21.7.04

The Last Time I Saw Jimmy

Jimmy’s eyes bulged like Marty Feldman’s; perhaps he had some kind of thyroid condition. The skin of his face was pitted and worn, and there were enormous blackheads in his nose. He usually wore an old checked jacket, a grey shirt, and nondescript trousers held up with string; a spotted handkerchief knotted round his neck; and socks and roman sandals on his feet.
 
I don’t know if Jimmy was his real name. I called him that because Iris did. Iris was the Cypriot woman who ran the corner store in Womerah Street, a blonde with enormous dark eyes which filled with tears at the least provocation. That’s where I first met him - he used to hang around the steps of the shop, chatting to Iris.

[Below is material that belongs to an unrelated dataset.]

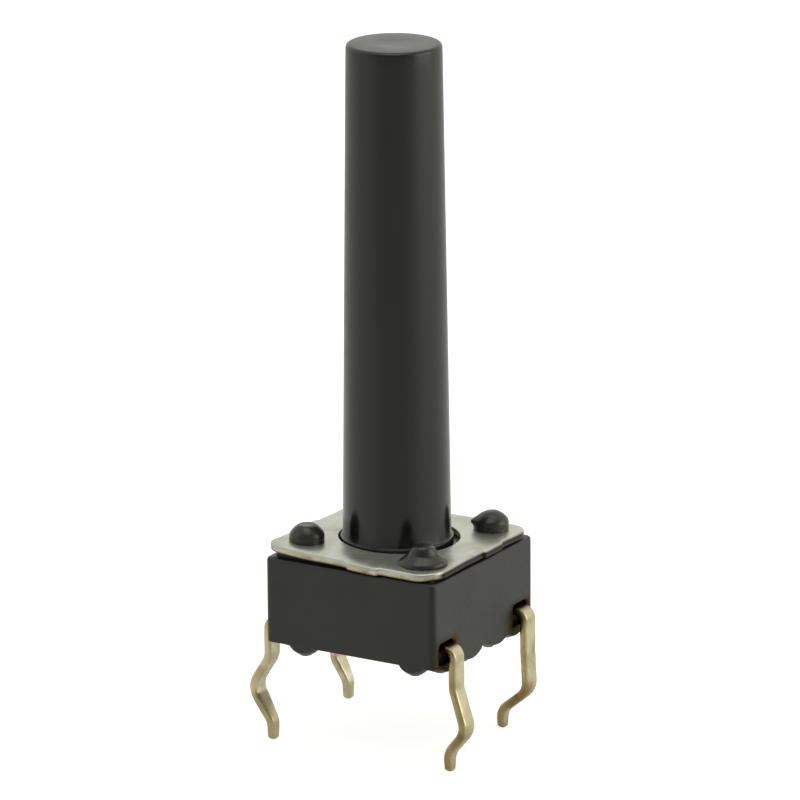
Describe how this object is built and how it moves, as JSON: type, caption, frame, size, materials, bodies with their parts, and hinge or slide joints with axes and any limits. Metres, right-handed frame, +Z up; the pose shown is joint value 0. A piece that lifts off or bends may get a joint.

She liked his company I think, and maybe used to dispense a little charity in his direction as well, although there were other times when she would lose patience and chase him away.
 
Jimmy never offered any information about himself, and if you asked him a personal question was liable to change abruptly out of his engaging, companionable self into someone both reticent and deeply ashamed; he might even, head down, wounded and sorrowing, turn and walk away. He was not an alcoholic or even a drinker; he would sometimes ask for cigarettes, but never money; and he remains the only street person who ever gave money back to me, as he did one lucky day by the El Alamein fountain, taking a two dollar coin from one of his pockets and pressing it upon me.
 
I remember him talking about Ford motorcars that day, and this was also the occasion when he delivered a particularly inspired rave, most of which I have unfortunately forgotten, apart from one blazing image, which was that he could see the iridescence of his thoughts turning in the hubs of the wheels of cars passing in the street.
 
The last time I saw Jimmy was beneath the Coca Cola sign that stands at the top of William Street at the very place where Victoria Street and Darlinghurst Road intersect to make Kings Cross. He was carrying a small cardboard suitcase such as children used to take with them to school, painted all over with cloudy yellow dots. We had not met for a while, and greeted each other with pleasure:
Gidday Dutchie! Hi Jimmy!
 
At that his face clouded in the familiar sorrowful way; but instead of turning and walking away, he held up one finger to me, like a mime, then ceremoniously took the case and placed it carefully upright against the wall of the building before which we stood. Next, drawing himself up to his full height, with his feet in second position, standing beside his suitcase and indicating it with a graceful theatrical gesture of his hands, he said: My name is Adam.